Al atardecer, McCandless acampó a seis kilómetros de la ciudad. Levantó la tienda en un bosquecillo de abedules, cerca de una colina desde la que se divisan las luces de la gasolinera de Gold Hill. La noche era gélida y el terreno estaba completamente helado. El terraplén de la carretera de George Parks, que lo llevaría hasta la Senda de la Estampida, se encontraba a menos de 50 metros del lugar que había elegido para acampar. La mañana del 28 de abril despertó muy temprano, bajó hasta la carretera al despuntar el alba y se quedó agradablemente sorprendido cuando el primer vehículo que vio aparecer se detuvo en el arcén para recogerlo. Era una camioneta Ford de color gris, con un adhesivo en el parachoques trasero en el que se leía: «Pesco, luego existo. Petersburg, Alaska.» El conductor era un electricista no mucho mayor que McCandless, que se dirigía hacia Anchorage. Le dijo que se llamaba Jim Gallien.

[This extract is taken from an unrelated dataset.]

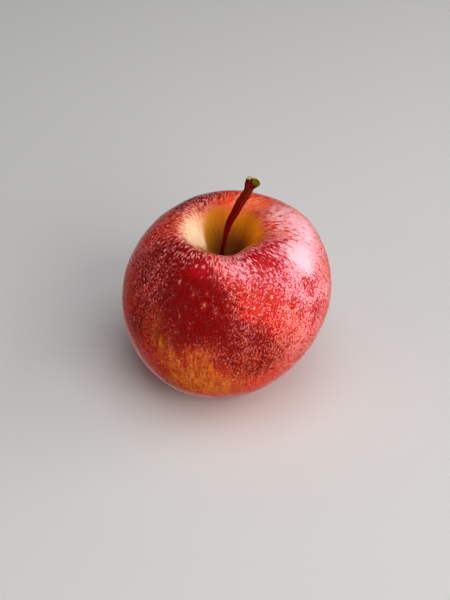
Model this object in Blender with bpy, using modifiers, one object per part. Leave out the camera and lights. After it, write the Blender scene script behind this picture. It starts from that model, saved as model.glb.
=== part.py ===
"""A whole apple: an uneven turned body, the stalk in its cavity and the dried calyx in its basin.

The apple stands on the five small lobes round its basin. Z is up, +X is to the right and -Y is
the front. Every size is in metres and every angle in radians.
"""

import math

import bmesh
import bpy
from mathutils import Vector
from mathutils.geometry import interpolate_bezier

# The body's profile, from the cavity floor over the shoulder and the widest level to the basin
WIDTH = 0.0750
WIDEST_HEIGHT = 0.0355
SHOULDER_HEIGHT = 0.0639
SHOULDER_RADIUS = 0.0180
CAVITY_DEPTH = 0.0160
CAVITY_WALL_RADIUS = 0.0078
CAVITY_WALL_DEPTH = 0.0085
CAVITY_WALL_SLOPE = math.radians(62)
BASE_RADIUS = 0.0137
BASIN_DEPTH = 0.0070

# How far the profile's handles reach at its knots: inwards from each knot, then outwards
CAVITY_FLOOR_REACH = 0.0015
CAVITY_WALL_REACH = 0.0060
SHOULDER_REACHES = (0.0046, 0.0095)
WIDEST_REACHES = (0.0155, 0.0148)
BASE_REACHES = (0.0112, 0.0025)
BASIN_REACH = 0.0050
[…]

Al cabo de tres horas, Gallien dobló a la izquierda para salir de la carretera de George Parks y se internó todo lo que pudo por un camino secundario cubierto de nieve. Cuando McCandless se apeó, la temperatura no llegaba a un grado bajo cero —por la noche descendería hasta diez grados bajo cero— y medio metro de crujiente nieve primaveral obstruía el paso del vehículo. McCandless no cabía en sí de alegría. Por fin estaba a punto de iniciar su solitaria aventura por las vastas tierras salvajes de Alaska.